Google beschreibt unter "Variant 2" einen Ausbruch aus einer virtuellen Maschine mittels "indirect branch". Indirect branches werden im Spectre Papier nur als zusätzliche Spielwiese beschrieben, deren Ausnutzmöglichkeiten die Autoren nicht näher nachgehen. Google bricht hier nicht nur aus dem Kontext eines Prozesses aus (so wie es im Spectre Papier beschrieben wird) sondern durchbricht auch gleich die "domain Privilegien". Und was macht Retpoline nun?
Dazu die Sicht eines Compiler-Entwicklers auf Spectre und Retpoline:
https://reviews.llvm.org/D41723
Hier geht es nicht um "branch prediction" generell geht, sondern ausdrücklich um "indirect branches". Die führen zu: "this allows an attacker to leak data only accessible to a privileged domain (like the kernel) back into an unprivileged domain.". Retpoline verhindert nun nicht etwa "Spectre" sondern es verhindert, dass der Compiler "indirect branches" erzeugt. Spectre funktioniert also weiter. Der Angreifer findet nur keine "indirect branches" mehr, die er ausnutzen könnte. Dazu muss der Code nicht-angreifbar gemacht werden, also neu kompiliert werden.
Der Text beschreibt auch schön, dass dazu eigentlich jedes Programm neu kompiliert werden muss, das nicht angreifbar sein soll. Wenn der Kernel sich zukünftig also als "spectre-v2-geschützt" ausgibt, dann betrifft das einzig den Kernel.
Das, was im Spectre Papier beschrieben ist, nämlich der Angriff eines User-Space Prozesses auf einen anderen, ohne "indirect branches", funktioniert weiterhin. Auch wenn sämtliche User-Space-Programme mit Retpoline neu durchkompiliert werden. Man könnte also sagen, der Spectre-v2-Schutz schützt gar nicht gegen Spectre.
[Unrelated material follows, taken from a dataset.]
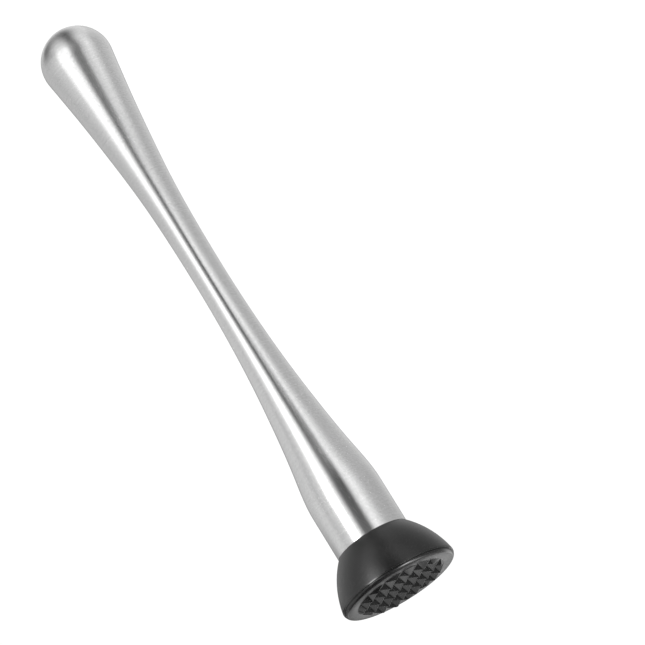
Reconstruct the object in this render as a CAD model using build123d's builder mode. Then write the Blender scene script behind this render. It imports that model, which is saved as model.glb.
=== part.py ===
from build123d import *
from math import cos, radians, sin, tan
import os

# A bar muddler: a hollow stainless handle with a screw-on nylon head.
#
# Frame: millimetres, +Z along the muddler's axis towards the knob. The origin is on the axis, in the
# plane of the tooth tips, so the muddler stands upright on its teeth at z = 0.

# ---- handle ----
total_length = 210.0
tube_radius = 11.8  # straight lower end
waist_radius = 5.16  # slimmest part of the grip
knob_radius = 11.45
knob_taper = 7.9  # degrees: half angle of the cone where it meets the knob
wall = 0.8  # stainless sheet of the tube and its cap
cap_lip_depth = 3.0  # how far the cap's locating lip reaches into the tube
cap_lip_gap = 0.03

# ---- head ----
head_radius = 19.0  # widest point, at the lip
head_height = 16.3  # from the flat ring to the joint with the tube
lip_height = 1.7
dome_middle = (16.6, 9.2)  # radius of the dome at this height above the ring
ring_radius = 17.8  # outer edge of the flat ring
pattern_radius = 14.8  # teeth lie inside this circle, the flat ring outside it
tooth_height = 1.9
tooth_pitch = 5.1
grid_line = 0.45  # flat strip between neighbouring teeth
smallest_tooth = 0.4  # mm3: slivers under this size are left out
gate_radius = 0.6
gate_depth = 0.5
spigot_height = 2.5
spigot_chamfer = 0.5
spigot_gap = 0.3  # radial room between the spigot and the tube's mouth

# ---- screw joint between head and handle, a coarse M10 thread ----
thread_pitch = 1.5
stud_crest = 4.94
stud_root = 4.08
bush_minor = 4.25
bush_major = 5.06
flank_angle = radians(30)
crest_half_width = 0.12
flank_clearance = 0.06
thread_start = 0.75  # first thread's height above the bush's lower face
stud_turns = 6.2
bush_turns = 5.2
bush_length = 10.0
bush_chamfer = 0.4
stud_overrun = 1.3  # how far the stud's end passes the bush
stud_chamfer = 0.6
hex_flats = 16.0
hex_height = 6.0
hex_depth = 4.0  # nylon between the hex and the spigot's face
seal_radius = 10.0
seal_bore = 5.2
seal_thickness = 1.2
seal_rounding = 0.25
braze_gap = 0.02
face_gap = 0.05  # room left between faces that meet across the joint
sink = 0.1  # how deep joined shapes reach into each other

# ---- heights along the axis ----
ring_z = tooth_height
lip_z = ring_z + lip_height
joint_z = ring_z + head_height
spigot_z = joint_z + spigot_height
bush_z = spigot_z + seal_thickness + face_gap
stud_top = bush_z + bush_length + stud_overrun
hex_z = spigot_z - hex_depth - hex_height
shank_z = hex_z + hex_height
shoulder_z = ring_z + 32.0
waist_z = ring_z + 115.0
knob_z = total_length - knob_radius
seam_z = knob_z - knob_radius * sin(radians(knob_taper))
seam_radius = knob_radius * cos(radians(knob_taper))

# Outer radius and height above the ring, up the flare to the waist and up the grip to the knob
flare_points = [(11.3, 38.5), (10.02, 46.7), (8.07, 61.7), (6.60, 76.9), (5.66, 92.1)]
grip_points = [(5.38, 132.5), (6.12, 148.5), (7.52, 164.1), (9.27, 179.8)]

os.makedirs("parts", exist_ok=True)


def handle_outline(inset):
    """Draw the handle's outline from mouth to seam, moved inwards by inset, and return its ends."""
    mouth = Line((tube_radius - inset, joint_z), (tube_radius - inset, shoulder_z))
    flare = Spline(
        mouth @ 1,
        *[(radius - inset, ring_z + height) for radius, height in flare_points],
        (waist_radius - inset, waist_z),
        tangents=((0, 1), (0, 1)),
    )
    grip = Spline(
        flare @ 1,
        *[(radius - inset, ring_z + height) for radius, height in grip_points],
        (seam_radius - inset, seam_z),
        tangents=((0, 1), (tan(radians(knob_taper)), 1)),
    )
    return mouth @ 0, grip @ 1


def thread_ridge(base, tip, tip_half_width, start, turns):
    """Add one right-hand helical ridge, from its base radius to its tip, to the part being built."""
    base_half_width = tip_half_width + abs(tip - base) * tan(flank_angle)
    with BuildLine() as path:
        Helix(thread_pitch, turns * thread_pitch, min(base, tip), center=(0, 0, start))
    with BuildSketch(Plane.XZ) as section:
        Polygon(
            (base, start - base_half_width),
            (tip, start - tip_half_width),
            (tip, start + tip_half_width),
            (base, start + base_half_width),
            align=None,
        )
    sweep(section.sketch, path=path.line, is_frenet=True)


# ---- handle tube: straight mouth, rounded shoulder, slim waist, cone up to the knob ----
with BuildPart() as handle_tube:
    with BuildSketch(Plane.XZ):
        with BuildLine():
            outer_ends = handle_outline(0)
            inner_ends = handle_outline(wall)
            for outer_end, inner_end in zip(outer_ends, inner_ends):
                Line(outer_end, inner_end)
        make_face()
    revolve(axis=Axis.Z)
handle_tube.part.label = "handle_tube"
export_step(handle_tube.part, "parts/handle_tube.step")


# ---- knob cap: a drawn dome with a lip that locates it inside the tube ----
with BuildPart() as knob_cap:
    with BuildSketch(Plane.XZ):
        with BuildLine():
            outer_dome = CenterArc((0, knob_z), knob_radius, -knob_taper, 90 + knob_taper)
            inner_dome = CenterArc((0, knob_z), knob_radius - wall, -knob_taper, 90 + knob_taper)
            Line(outer_dome @ 1, inner_dome @ 1)
            lip_radius = seam_radius - wall - cap_lip_gap
            lip_end_radius = lip_radius - cap_lip_depth * tan(radians(knob_taper))
            Polyline(
                outer_dome @ 0,
                (lip_radius, seam_z),
                (lip_end_radius, seam_z - cap_lip_depth),
                (lip_end_radius - wall, seam_z - cap_lip_depth),
                (lip_radius - wall, seam_z),
                inner_dome @ 0,
            )
        make_face()
    revolve(axis=Axis.Z)
knob_cap.part.label = "knob_cap"
export_step(knob_cap.part, "parts/knob_cap.step")


# ---- threaded bush: steel disc brazed into the tube's mouth, with the internal thread ----
with BuildPart() as threaded_bush:
    with BuildSketch(Plane.XY.offset(bush_z)):
        Circle(tube_radius - wall - braze_gap)
        Circle(bush_major, mode=Mode.SUBTRACT)
    extrude(amount=bush_length)
    chamfer(threaded_bush.edges().filter_by(GeomType.CIRCLE), length=bush_chamfer)
    # The ridge fills the stud's groove, half a pitch above the stud's own ridge
    groove_half_width = thread_pitch / 2 - crest_half_width - flank_clearance
    thread_ridge(
        base=bush_major + sink,
        tip=bush_minor,
        tip_half_width=groove_half_width - (stud_crest - bush_minor) * tan(flank_angle),
        start=bush_z + thread_start + thread_pitch / 2,
        turns=bush_turns,
    )
threaded_bush.part.label = "threaded_bush"
export_step(threaded_bush.part, "parts/threaded_bush.step")


# ---- stud: hex bolt moulded into the head, its thread standing out of the spigot ----
with BuildPart() as head_stud:
    with BuildSketch(Plane.XY.offset(hex_z)):
        RegularPolygon(hex_flats / 2, side_count=6, major_radius=False)
    extrude(amount=hex_height)
    with BuildSketch(Plane.XY.offset(shank_z)):
        Circle(stud_crest)
    extrude(amount=hex_depth)
    with BuildSketch(Plane.XY.offset(spigot_z)):
        Circle(stud_root)
    extrude(amount=stud_top - spigot_z)
    chamfer(head_stud.edges().filter_by(GeomType.CIRCLE).sort_by(Axis.Z)[-1], length=stud_chamfer)
    thread_ridge(
        base=stud_root - sink,
        tip=stud_crest,
        tip_half_width=crest_half_width,
        start=bush_z + thread_start,
        turns=stud_turns,
    )
head_stud.part.label = "head_stud"
export_step(head_stud.part, "parts/head_stud.step")


# ---- seal washer: flat rubber ring between the head's spigot and the bush ----
with BuildPart() as seal_washer:
    with BuildSketch(Plane.XY.offset(spigot_z)):
        Circle(seal_radius)
        Circle(seal_bore, mode=Mode.SUBTRACT)
    extrude(amount=seal_thickness)
    fillet(seal_washer.edges().filter_by(GeomType.CIRCLE), radius=seal_rounding)
seal_washer.part.label = "seal_washer"
export_step(seal_washer.part, "parts/seal_washer.step")


# ---- teeth: two crossed sets of ridges leave a grid of pyramids, and a cone rounds the grid off ----
tooth_base = tooth_pitch - grid_line
tooth_slope = 2 * tooth_height / tooth_base
ridge_count = 2 * (int(pattern_radius / tooth_pitch) + 1)


def ridge_row(plane):
    """Return a row of triangles that hang from the ring's plane and point down."""
    with BuildSketch(plane) as row:
        with Locations((0, ring_z)):
            with GridLocations(tooth_pitch, 0, ridge_count, 1):
                Polygon(
                    (-tooth_base / 2, sink),
                    (-tooth_base / 2, 0),
                    (0, -tooth_height),
                    (tooth_base / 2, 0),
                    (tooth_base / 2, sink),
                    align=None,
                )
    return row.sketch


with BuildPart() as teeth:
    extrude(ridge_row(Plane.XZ), amount=pattern_radius, both=True)
    extrude(ridge_row(Plane.YZ), amount=pattern_radius, both=True, mode=Mode.INTERSECT)
    with BuildSketch(Plane.XZ):
        Polygon(
            (0, 0),
            (pattern_radius - tooth_height / tooth_slope, 0),
            (pattern_radius, ring_z),
            (pattern_radius, ring_z + sink),
            (0, ring_z + sink),
            align=None,
        )
    revolve(axis=Axis.Z, mode=Mode.INTERSECT)


# ---- head: nylon moulding with the dome, the lip, the flat ring, the teeth and a spigot ----
with BuildPart() as muddler_head:
    with BuildSketch(Plane.XZ):
        with BuildLine():
            dome = ThreePointArc(
                (tube_radius, joint_z),
                (dome_middle[0], ring_z + dome_middle[1]),
                (head_radius, lip_z),
            )
            EllipticalCenterArc(
                (ring_radius, lip_z),
                head_radius - ring_radius,
                lip_height,
                start_angle=-90,
                arc_size=90,
            )
            spigot_radius = tube_radius - wall - spigot_gap
            Polyline(
                dome @ 0,
                (spigot_radius, joint_z),
                (spigot_radius, spigot_z - spigot_chamfer),
                (spigot_radius - spigot_chamfer, spigot_z),
                (0, spigot_z),
                (0, ring_z),
                (ring_radius, ring_z),
            )
        make_face()
    revolve(axis=Axis.Z)
    for tooth in teeth.solids():
        if tooth.volume > smallest_tooth:
            add(tooth)
    with BuildSketch(Plane.XY.offset(ring_z)):
        Circle(gate_radius)
    extrude(amount=gate_depth, mode=Mode.SUBTRACT)
    # Room for the stud, which the nylon grips
    with BuildSketch(Plane.XY.offset(hex_z)):
        RegularPolygon(hex_flats / 2, side_count=6, major_radius=False)
    extrude(amount=hex_height, mode=Mode.SUBTRACT)
    with BuildSketch(Plane.XY.offset(shank_z)):
        Circle(stud_crest)
    extrude(amount=hex_depth, mode=Mode.SUBTRACT)
muddler_head.part.label = "muddler_head"
export_step(muddler_head.part, "parts/muddler_head.step")
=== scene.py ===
"""Looks of the muddler: brushed steel handle, moulded nylon head, screw joint, studio and camera.

Blender's units are metres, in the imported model's frame: the muddler stands on its tooth tips at z = 0
with its axis on Z. The outlines below are in millimetres until a mesh is made of them. The camera
stands on the -Y side, turned a little towards -X, below the head and looking up at it.
"""

import math

import bmesh
import bpy
import numpy as np
from mathutils import Matrix, Vector


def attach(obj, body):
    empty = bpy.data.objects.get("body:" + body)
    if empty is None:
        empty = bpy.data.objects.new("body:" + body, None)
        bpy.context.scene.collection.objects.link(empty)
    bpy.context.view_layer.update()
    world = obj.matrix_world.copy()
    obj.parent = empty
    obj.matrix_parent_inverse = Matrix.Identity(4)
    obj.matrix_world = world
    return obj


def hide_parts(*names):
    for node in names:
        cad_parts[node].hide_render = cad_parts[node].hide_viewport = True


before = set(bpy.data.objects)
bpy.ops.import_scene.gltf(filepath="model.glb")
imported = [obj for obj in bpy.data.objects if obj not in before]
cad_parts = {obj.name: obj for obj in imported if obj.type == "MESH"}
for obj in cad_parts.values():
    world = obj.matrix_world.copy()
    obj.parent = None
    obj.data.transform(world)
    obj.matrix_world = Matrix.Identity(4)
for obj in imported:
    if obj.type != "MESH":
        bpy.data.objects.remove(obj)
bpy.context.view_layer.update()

MM = 0.001
TURN = 2 * math.pi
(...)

Und dann gibt es noch den Spectre-v1-Schutz. Nun beschreibt Google in "Variant 1" auch "nur" einen Übergriff vom User Space in den Kernel-Speicher, mittels selbstgebasteltem Angriffscode, der dank Berkeley Paket Filter mit Kernelprivilegien ausgeführt wird. Google nutzt hier den Überlauf eines Arrays, genau wie im Spectre Papier beschrieben. Die Schutzmaßnahmen scheinen gerade so auszusehen, dass die Kernelentwickler sämtliche angreifbaren Stellen im Kernel-Code suchen und abdichten, in mühsamer Handarbeit. Die Sache durchschaue ich noch nicht so ganz, aber ich lese da nur was vom Befehl "LFENCE":
https://newsroom.intel.com/wp-content/u ... annels.pdf
und der muss nach meinem Verständnis hinter jeder angreifbaren Programmzeile eingefügt werden. Danach muss natürlich auch neu kompiliert werden. Hier gibt's also das gleiche Problem wie bei "Retpoline".
Fazit: Wenn man denn laut "spectre-meltdown-checker" gegen "Spectre Variant 1" und "Spectre Variant 2" geschützt ist, ist man gar nicht gegen "Spectre" geschützt. Sämtliche Beispiele aus dem Spectre Papier funktionieren weiterhin.
(Ich wär froh, wenn mir das jemand ausreden könnte)
Ehm, war's das jetzt? Oder haben die noch was auf Lager? Ich hatte ja die Hoffnung, dass Intel noch was rausrückt, das bei jedem Kontextwechsel die Sprungvorhersage leerputzt oder den Kernelentwicklern was cooles einfällt ... aber ich seh da nix.